Durch Gratiskonzerte am Rathausplatz, wo alltagstaugliche Jazzformate auftraten und -treten, welche aber weit entfernt von Alltäglichkeit, oder dem Niveau von Darbietungen eines hinterseer Stadls sind, wurden Einheimische, Touristen und „Jazzer“ zusammengeführt und ein Musikverständnis für diese Musikrichtung geschaffen. Heute sind alle Konzerte am Rathausplatz üppig besucht und mit einem bunt gemischten Publikum freuen sich Gastronomie und Kommunalsteuereintreiber. Die zweite Schiene sind die Almkonzerte, die fast esoterisch Qualität besitzen und vor allem auf Touristen wie mich wirken. Es ist einfach umwerfend wenn man in 2000m Höhe vor kitschigem Alpenpanorama und VERSCHNEITEN Bergen (JAA!!! Keine Reaktionen durch Zerfall chemischer Substanzen in meinem Körper, sondern es hat tatsächlich in der Nacht geschneit) in der Sonne sitzt und feinen Jazz der traditionelleren Art hört.

Aber auch die Spezialisten werden bedient. Für die Hardcore-Liebhaber gibt es Konzerte im Black Cube des neXus, welche der Jazzintention am nächsten kommen. In intimen Rahmen, in körperlicher Nähe zwischen Publikum und Musikern, in „Augenhöhe“ entstehen durch diese Interdependenz Musikpreziosen zum Niederknien.

Auf der Hauptbühne wird das Geld verdient. Hier finden die großen Acts statt, die aber ebenfalls jeder Beliebigkeit entbehren, und internationale Musiker bringen.
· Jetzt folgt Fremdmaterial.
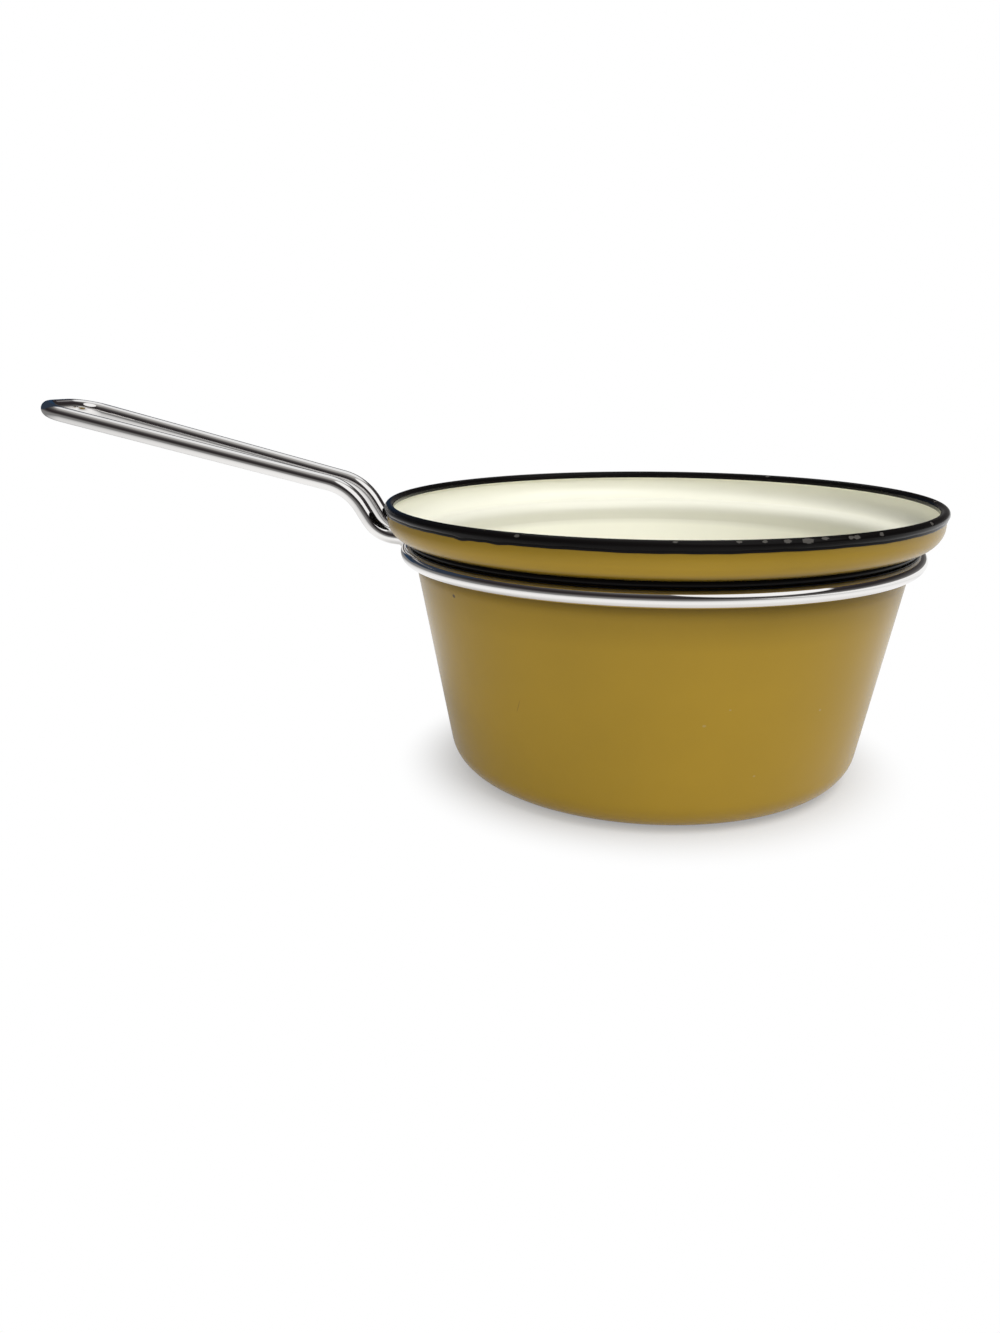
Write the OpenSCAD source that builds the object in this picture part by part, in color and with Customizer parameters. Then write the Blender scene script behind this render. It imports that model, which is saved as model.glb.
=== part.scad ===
// Double boiler: an enamelled water pan hung in a chromed wire hoop with a loop handle,
// and an enamelled insert pan that seats on the water pan's lip and lifts straight out.
// Millimetres. +Z is up, the handle runs along -X, and the origin is the middle of the
// water pan's flat base, on the surface that it stands on.

/* [Sheet and glaze] */
// Thickness of the pressed steel sheet with its outside glaze
sheet_t = 1.1; // [0.8:0.1:1.6]
// Thickness of a glaze coat: the linings and the black edges
glaze_t = 0.3; // [0.2:0.05:0.5]

/* [Water pan] */
// Height from the base to the top of the lip
pan_h = 94.8; // [75:0.1:130]
// Outside radius of the straight neck that the hoop holds
neck_r = 95.8; // [80:0.1:120]
// Height of the straight neck, from the top of the tapered wall to the top of the lip
neck_h = 12.8; // [11:0.1:18]
// Outside radius at which the tapered wall would meet the base
pan_base_r = 81.2; // [65:0.1:90]
// Outside radius of the bottom corner
pan_corner_r = 14; // [8:0.5:20]
// Thickness of the folded lip
lip_t = 2.4; // [2:0.1:3.5]
// How far the lip reaches out past the neck, over the hoop
lip_reach = 3.8; // [3.2:0.1:5]
// Radius of the bend from the inside of the neck into the top of the lip
lip_bend_r = 2.8; // [2:0.1:3.2]

/* [Cradle] */
// Diameter of the steel rod of the hoop and the handle
rod_d = 6.35; // [5:0.05:8]
// Clearance between the hoop and the pan that hangs in it
hoop_fit = 0.1; // [0.05:0.05:0.3]
// Width of the butt weld that closes the hoop
hoop_weld_w = 2.4; // [1.5:0.1:4]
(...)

Heute gibt es kein Lokal oder Geschäft welches dieses Ereignis nicht zumindest mit Werbeplakaten unterstützt. Das fördert eine äußerst entspannte Stimmung und bringt internationale Gäste.
Auch Fremdenverkehrswerbung  und Politik erkennen die positiven Effekte dieses Events und drängen sich bei der Eröffnung.

Hoffentlich erfahren das meine Freunde Werner und Michael nicht und kommen das nächste Jahr. Denn dann muas Hias her!